The famously packed Times Square will be shut down to the public except for broadcasters, performers, and essential employees who worked on the frontlines of the pandemic.

The New Year's Eve numerals are lit up while on display in Times Square on December 21, 2020 in New York City | Getty Images
The New Year's Eve numerals are lit up while on display in Times Square on December 21, 2020 in New York City | Getty Images

Instead of massive crowds tightly packed under the fluorescent lights watching a night of performances before the giant crystal ball drops, a small group of essential workers will be the only guests who can attend the famous New Year’s Eve celebration in Times Square. 

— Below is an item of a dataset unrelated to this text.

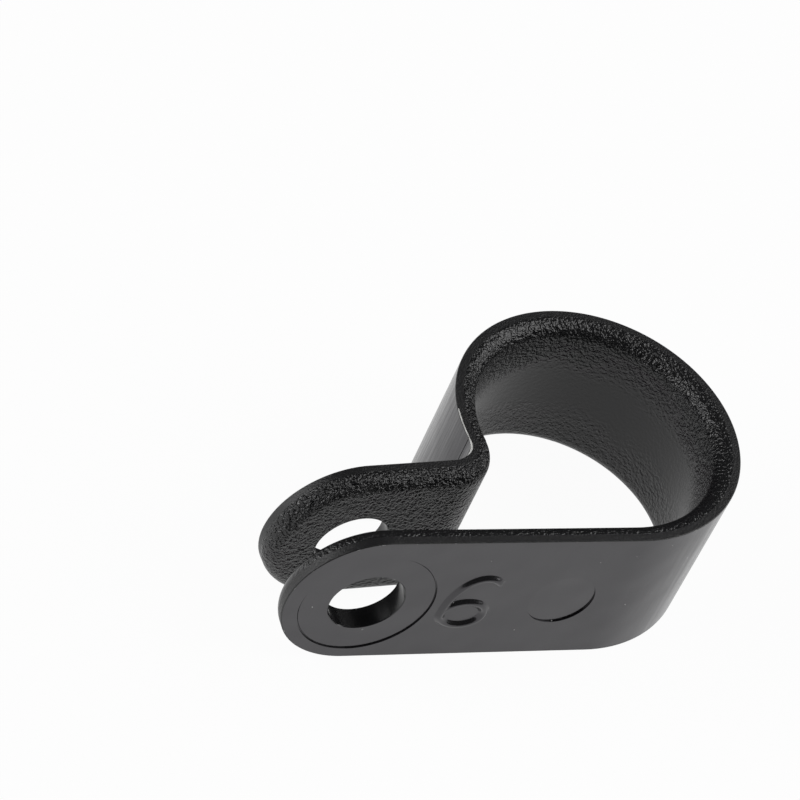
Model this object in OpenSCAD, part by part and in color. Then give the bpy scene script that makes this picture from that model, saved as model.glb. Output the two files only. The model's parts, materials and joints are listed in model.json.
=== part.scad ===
// P clip: one moulded nylon strap that holds a cable against a panel.
// A long flat tab runs straight into a round loop. The loop turns back on itself
// in a tight reverse bend, and ends in a short tab over the long one. One screw
// passes through both tabs. The strap's outer side is flat and sharp edged, and
// its inner edges are rounded, so that they don't cut into the cable.
// The mould splits where the loop meets the reverse bend, and leaves a fine step there.
// X runs along the long tab, Y from the panel towards the short tab, and Z along
// the cable. The origin is where the screw's axis meets the panel, and the strap's
// middle lies a little above it in Z.

/* [Strap] */
// Width of the strap, along the cable
strap_w = 9.5; // [8:0.1:16]
// Thickness of the strap
strap_t = 1.35; // [1:0.05:2]
// Radius of the rounding along the strap's inner edges
edge_r = 0.85; // [0.3:0.05:1]

/* [Loop] */
// Inner diameter of the loop, as moulded
loop_d = 13.8; // [9:0.1:24]
// Distance from the screw to the loop's axis, along the panel
loop_x = 14.45; // [11:0.05:26]

/* [Neck and short tab] */
// Outer radius of the reverse bend between the loop and the short tab
neck_r = 1.3; // [0.8:0.1:2.5]
// Clear gap between the two tabs at the screw, as moulded
tab_gap = 2.65; // [1:0.05:5]
// Angle that the short tab slopes down towards its end, in degrees
tab_slope = 4.2; // [0:0.1:8]

/* [Screw hole] */
// Diameter of the hole through both tabs
hole_d = 4.2; // [3:0.1:5.5]
// How much further along the short tab's hole is moulded, so that the two holes come
// in line as the loop closes
hole_lead = 0.25; // [0:0.05:0.4]

/* [Moulding marks] */
// Diameter of the shallow seat round the screw hole
seat_d = 7.6; // [6:0.1:7.9]
// Diameter of the ejector pin's mark on the long tab
pin_d = 3.8; // [2:0.1:5]
// Distance from the screw to the ejector pin's mark
pin_x = 11.35; // [9:0.05:16]
// Distance that the mould's inserts, for the screw holes and both marks, sit below the
// middle of the strap
insert_drop = 0.25; // [0:0.05:0.5]
// Depth of both marks
mark_depth = 0.08; // [0.04:0.01:0.15]
// Step at the mould's split line: past it the strap is smaller by this much all round
split_step = 0.02; // [0.01:0.01:0.05]

/* [Hidden] */
$fn = 96;
// The rounding always leaves this much of the strap's edge flat
edge_flat = 0.2;
round_r = min(edge_r, strap_t - edge_flat);
// The seat always leaves this much of the strap's face round it
seat_rim = 0.15;
seat_r = min(seat_d / 2, strap_w / 2 - insert_drop - seat_rim);
// Outer radius of the loop, which is tangent to the panel
loop_r = loop_d / 2 + strap_t;
// The short tab's full outer face is this high above the panel, at the screw. Its inner
// face is the far side of the thickness, less the mould's step, and leaves the clear gap.
short_y = strap_t + tab_gap + (strap_t - split_step) / cos(tab_slope);
gap_middle = strap_t + tab_gap / 2;
// The loop runs on past its far side until the reverse bend meets it on a tangent.
// The bend's centre is then a loop radius plus a bend radius from the loop's axis,
// and a bend radius from the line of the short tab's outer face.
centre_r = loop_r + neck_r;
centre_rise = neck_r + loop_x * sin(tab_slope) - (loop_r - short_y) * cos(tab_slope);
loop_end = 180 + tab_slope - asin(centre_rise / centre_r);
bend_angle = loop_end - 90 - tab_slope;
neck_x = loop_x + centre_r * cos(loop_end);
neck_y = loop_r + centre_r * sin(loop_end);
// Length of the short tab, from the screw to the reverse bend
short_len = neck_x * cos(tab_slope) + (neck_y - short_y) * sin(tab_slope);
// Spare length of the cutters beyond what they cut
over = 1;
// Both bends are swept this many degrees too far, and trimmed at the split line
spare_angle = 4;

// Waste beyond the rounding of a radius about the origin, in the first quadrant
module corner_waste(radius) {
    difference() {
        square(2 * radius);
        circle(radius);
    }
}

// Section of the strap, smaller by inset all round. X = 0 is the full strap's outer
// face, and Y runs across its width.
module strap_section(inset = 0) {
    difference() {
        translate([inset, inset - strap_w / 2])
            square([strap_t - 2 * inset, strap_w - 2 * inset]);
        for (side = [0, 1])
            mirror([0, side]) translate([strap_t - round_r, strap_w / 2 - round_r])
                corner_waste(round_r - inset);
    }
}

// Half of the section on its side, which is turned into the round end of a tab
module end_section(inset) {
    difference() {
        translate([0, inset]) square([strap_w / 2 - inset, strap_t - 2 * inset]);
        translate([strap_w / 2 - round_r, strap_t - round_r]) corner_waste(round_r - inset);
    }
}

// Flat tab with a full round end about the screw, its outer face on Y = inset
module tab(length, inset = 0) {
    rotate([90, 0, 90]) linear_extrude(length) strap_section(inset);
    rotate([-90, 90, 0]) rotate_extrude(angle = 180) end_section(inset);
}

// Places its children at the loop's axis, with X towards the loop's end
module at_loop_end() {
    translate([loop_x, loop_r, 0]) rotate([0, 0, loop_end]) children();
}

// Places its children at the reverse bend's centre, with X along the short tab
module at_bend_end() {
    at_loop_end() translate([centre_r, 0, 0]) rotate([0, 0, tab_slope - loop_end]) children();
}

// Cuts away one side of the split line: 1 is what lies beyond the loop's end, 0 before it
module split_cutter(side) {
    trim = strap_w + over;
    at_loop_end() mirror([0, 1 - side, 0]) translate([0, 0, -trim / 2])
        cube([centre_r, neck_r + strap_t, trim]);
}

// The loop, from its tangent on the panel round to the split line
module loop() {
    difference() {
        translate([loop_x, loop_r, 0]) rotate([0, 0, -90])
            rotate_extrude(angle = loop_end + 90 + spare_angle)
                translate([loop_r, 0]) mirror([1, 0]) strap_section();
        split_cutter(1);
    }
}

// The reverse bend, from the split line round to the short tab
module neck() {
    difference() {
        at_bend_end() rotate([0, 0, -90]) rotate_extrude(angle = bend_angle + spare_angle)
            translate([neck_r, 0]) strap_section(split_step);
        split_cutter(0);
    }
}

// The short tab, turned over so that its outer face is the far one
module short_tab() {
    at_bend_end() translate([-short_len, -neck_r, 0]) mirror([0, 1, 0])
        tab(short_len, split_step);
}

// A shallow round mark in the long tab's outer face
module face_mark(x, radius) {
    translate([x, mark_depth, 0]) rotate([90, 0, 0])
        cylinder(h = mark_depth + over, r = radius);
}

// The screw's hole through one tab, between two heights
module screw_hole(x, low, high) {
    translate([x, low, 0]) rotate([-90, 0, 0])
        cylinder(h = high - low, d = hole_d);
}

module clip() {
    color([0.09, 0.09, 0.1])
        difference() {
            translate([0, 0, insert_drop]) {
                tab(loop_x);
                loop();
                neck();
                short_tab();
            }
            screw_hole(0, -over, gap_middle);
            screw_hole(hole_lead, gap_middle, short_y + over);
            face_mark(0, seat_r);
            face_mark(pin_x, pin_d / 2);
        }
}

clip();
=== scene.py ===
# %% [markdown]
# # A moulded nylon P clip
#
# A P clip is one nylon strap. A long flat tab lies on the panel, runs into a round loop that
# holds the cable, and comes back through a tight bend to a short tab. One screw closes both.
# The whole clip is one injection moulding, so this scene has one piece and no joints. All
# named sizes are in millimetres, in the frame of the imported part: X runs along the long tab
# from the screw, Y goes up from the panel, and Z runs along the cable.

import json
import math

import bmesh
import bpy
import numpy as np
from mathutils import Matrix, Vector


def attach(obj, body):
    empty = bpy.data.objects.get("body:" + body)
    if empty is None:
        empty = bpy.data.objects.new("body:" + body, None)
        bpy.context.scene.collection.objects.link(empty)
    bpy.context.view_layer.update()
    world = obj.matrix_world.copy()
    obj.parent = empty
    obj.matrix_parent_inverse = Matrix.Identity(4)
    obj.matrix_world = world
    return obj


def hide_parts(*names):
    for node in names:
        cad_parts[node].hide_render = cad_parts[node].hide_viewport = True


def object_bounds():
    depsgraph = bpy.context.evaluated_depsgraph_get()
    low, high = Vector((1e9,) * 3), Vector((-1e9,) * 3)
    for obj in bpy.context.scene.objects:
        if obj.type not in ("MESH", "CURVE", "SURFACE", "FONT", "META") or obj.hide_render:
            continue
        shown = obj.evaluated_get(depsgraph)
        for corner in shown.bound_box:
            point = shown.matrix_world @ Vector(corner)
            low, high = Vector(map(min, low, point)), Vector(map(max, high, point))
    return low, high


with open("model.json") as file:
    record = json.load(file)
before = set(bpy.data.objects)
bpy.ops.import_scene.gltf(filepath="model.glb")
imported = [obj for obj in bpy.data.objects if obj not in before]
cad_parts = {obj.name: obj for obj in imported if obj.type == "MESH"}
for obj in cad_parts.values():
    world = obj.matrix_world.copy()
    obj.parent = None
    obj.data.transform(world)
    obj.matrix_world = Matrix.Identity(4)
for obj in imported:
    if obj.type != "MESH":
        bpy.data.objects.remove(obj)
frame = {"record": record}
cad_low, cad_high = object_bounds()
MM = 0.001
print("packed part, mm:", [round(v / MM, 2) for v in cad_high - cad_low])

# %% [markdown]
# ## Sizes
#
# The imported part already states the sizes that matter: its box gives the width of the strap
# and the loop's outer radius, and its mounts give the loop's bore and the screw hole. They
# are read from there, so that the surface made here can't drift away from the part. The few
# sizes that neither of them states, such as the bend's radius, are named below.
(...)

On Wednesday, the New York Police Department announced it would be closing off several blocks around Times Square and clearing out tourists and pedestrians starting at midnight, as COVID-19 continues to infect hundreds of thousands of people nationwide. 

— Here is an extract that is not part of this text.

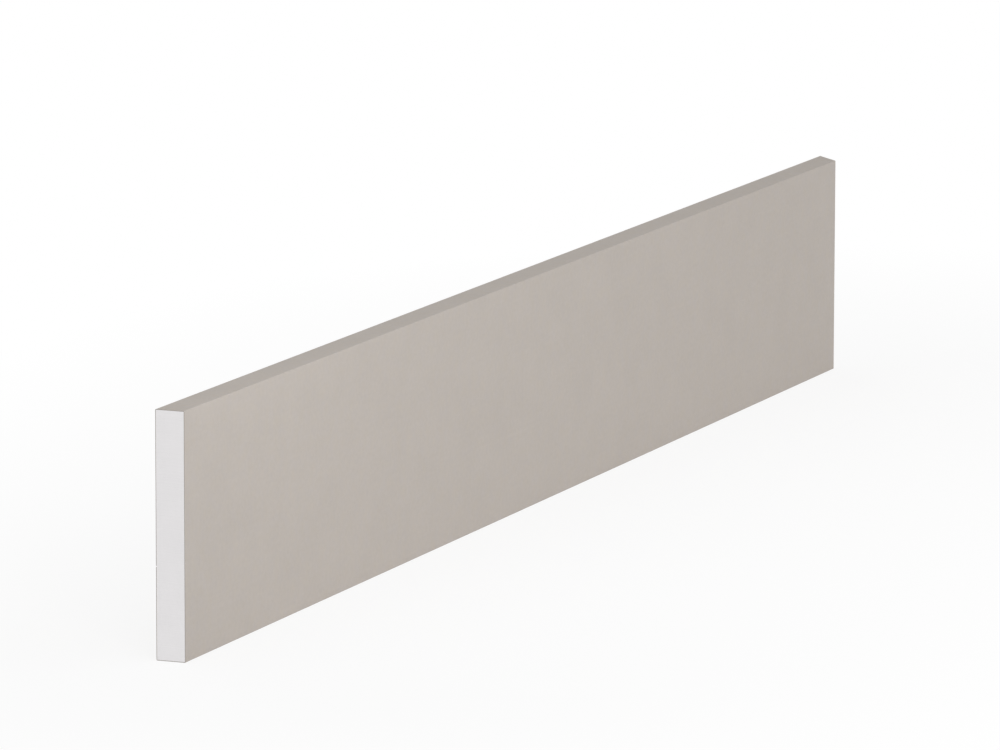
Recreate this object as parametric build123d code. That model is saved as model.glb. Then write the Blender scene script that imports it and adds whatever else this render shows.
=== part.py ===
from build123d import *
import os

# Skirting board, a short square-cut length.
# A rigid light grey core board is wrapped once round its whole section in a thin taupe decor foil.
# The foil's two edges meet in a butt seam on the back, where the wall hides it.
# Both ends are sawn square through foil and core together, so the core shows there.
#
# Frame, in millimetres: the origin is the middle of the edge that stands on the floor.
# +X runs along the board, +Y points at the wall behind it, and +Z points up.
# The face that the room sees looks towards -Y.

# Driving dimensions
LENGTH = 600.0            # from one sawn end to the other
HEIGHT = 80.0             # from the floor to the top edge, over the foil
THICKNESS = 10.0          # from the wall to the front face, over the foil
FOIL_GAUGE = 0.2          # thickness of the decor foil
CORE_ARRIS_RADIUS = 0.1   # slight rounding of the core's four long edges, under the foil
SEAM_HEIGHT = 30.0        # from the floor to the middle of the seam on the back
SEAM_GAP = 0.4            # bare strip of core between the foil's two edges

# Where the finished section lies
MIDDLE_HEIGHT = HEIGHT / 2
BACK_FACE = THICKNESS / 2
CORE_BACK_FACE = BACK_FACE - FOIL_GAUGE

# The foil keeps its gauge round each corner, so its outer arris is larger by that gauge
FOIL_ARRIS_RADIUS = CORE_ARRIS_RADIUS + FOIL_GAUGE


def core_section():
    """The core board's section: the finished section less one foil gauge on every side."""
    core_thickness = THICKNESS - 2 * FOIL_GAUGE
    core_height = HEIGHT - 2 * FOIL_GAUGE
    return RectangleRounded(core_thickness, core_height, CORE_ARRIS_RADIUS)


def finished_section():
    """The finished section, over the foil."""
    return RectangleRounded(THICKNESS, HEIGHT, FOIL_ARRIS_RADIUS)


def seam_section():
    """The strip without foil on the back, cut through the foil's gauge alone."""
    seam = Rectangle(FOIL_GAUGE, SEAM_GAP, align=(Align.MIN, Align.CENTER))
    return Pos(CORE_BACK_FACE, SEAM_HEIGHT - MIDDLE_HEIGHT) * seam


def drawn_along_the_board(section):
    """The section carried over the whole length, half to each side of the origin."""
    sawn_end = Plane(origin=(-LENGTH / 2, 0, MIDDLE_HEIGHT), x_dir=(0, 1, 0), z_dir=(1, 0, 0))
    return extrude(sawn_end * section, amount=LENGTH)


def core_board():
    """The rigid board inside the foil, sawn flush with it at both ends."""
    return drawn_along_the_board(core_section())


def foil_wrap():
    """One sheet of foil folded round all four long edges of the core, open only at its seam."""
    return drawn_along_the_board(finished_section() - core_section() - seam_section())


def write(node, shape):
    """Name the shape after its node and write it."""
    shape.label = node
    export_step(shape, f"parts/{node}.step")


os.makedirs("parts", exist_ok=True)
write("core_board", core_board())
write("foil_wrap", foil_wrap())
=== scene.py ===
import math

import bmesh
import bpy
import numpy as np
from bpy.props import FloatProperty, FloatVectorProperty, PointerProperty
from bpy.types import Operator, Panel, PropertyGroup
from mathutils import Matrix, Vector


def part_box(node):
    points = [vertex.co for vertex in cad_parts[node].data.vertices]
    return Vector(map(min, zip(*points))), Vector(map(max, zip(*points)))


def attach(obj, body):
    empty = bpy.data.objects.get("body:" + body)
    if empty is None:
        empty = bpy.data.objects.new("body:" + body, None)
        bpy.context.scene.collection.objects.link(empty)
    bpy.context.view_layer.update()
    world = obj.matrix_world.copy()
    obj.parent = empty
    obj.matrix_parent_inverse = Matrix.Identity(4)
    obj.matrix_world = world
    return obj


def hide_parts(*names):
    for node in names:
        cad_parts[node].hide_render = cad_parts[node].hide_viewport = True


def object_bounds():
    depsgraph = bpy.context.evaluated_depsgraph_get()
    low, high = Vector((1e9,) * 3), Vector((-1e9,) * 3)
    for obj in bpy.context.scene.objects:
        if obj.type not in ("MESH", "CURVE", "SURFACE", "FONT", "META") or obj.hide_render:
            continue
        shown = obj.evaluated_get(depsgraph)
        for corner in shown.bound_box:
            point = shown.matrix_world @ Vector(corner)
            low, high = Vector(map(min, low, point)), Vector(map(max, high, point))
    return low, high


bl_info = {
    "name": "Foil-wrapped skirting board",
    "version": (1, 0, 0),
    "blender": (4, 5, 0),
    "location": "3D View > Sidebar > Skirting",
    "description": "Dresses a plain skirting board: a taupe decor foil round a light grey core",
    "category": "Add Mesh",
}

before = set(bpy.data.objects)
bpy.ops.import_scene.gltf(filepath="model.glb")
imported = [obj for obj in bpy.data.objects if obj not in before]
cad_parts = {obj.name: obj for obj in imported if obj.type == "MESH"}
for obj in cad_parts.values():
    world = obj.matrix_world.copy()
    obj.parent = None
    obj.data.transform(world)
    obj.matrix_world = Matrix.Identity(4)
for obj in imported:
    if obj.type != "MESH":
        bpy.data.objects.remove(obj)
CAD_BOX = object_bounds()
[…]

Police are also warning people not to “even attempt to come down there to watch” the ball drop. 

This year, Times Square New Year’s Eve organizers announced it would ring in 2021 by recognizing the frontline workers who provided essential services throughout 2020 during the ongoing pandemic. The organizers are calling them “Heroes of 2020” and will honor people nationwide. Around 40 essential workers who are local to New York were selected to safely attend in-person in Times Square, according to The New York Times. Some of those workers include doctors, delivery workers, and other frontline workers.

One worker selected to attend, Ronald Colbert, a Staten Island Ferry operator who worked throughout the pandemic, told the New York Times that this would be his 40th ball drop.

“I am just so honored and happy,” said Colbert. “The elements of the excitement that Times Square offers — I get to share that again.”

For more than 100 years, Times Square has been a prominent location for New Year’s Eve performances and celebrations. The ball was first dropped in 1907 and has continued every year aside from 1942 and 1943 for World War II “dimouts” as a precaution against air raids.

The famously tourist-packed area and neighboring Broadway Theater District have been eerily empty throughout 2020 as the pandemic forced people to stay home and businesses to shut down.

Even though the in-person version of the ball drop won’t include a large crowd, a virtual show with live performances and “Dick Clark’s New Year’s Rockin’ Eve with Ryan Seacrest” will still be broadcast. Other TV networks will also be allowed to safely broadcast the ball drop.

Singer-songwriter Andra Day will headline the event and sing several songs including the yearly rendition of John Lennon’s “Imagine.” Other performers include Gloria Gaynor, Pitbull, Jennifer Lopez, Billy Porter, and more.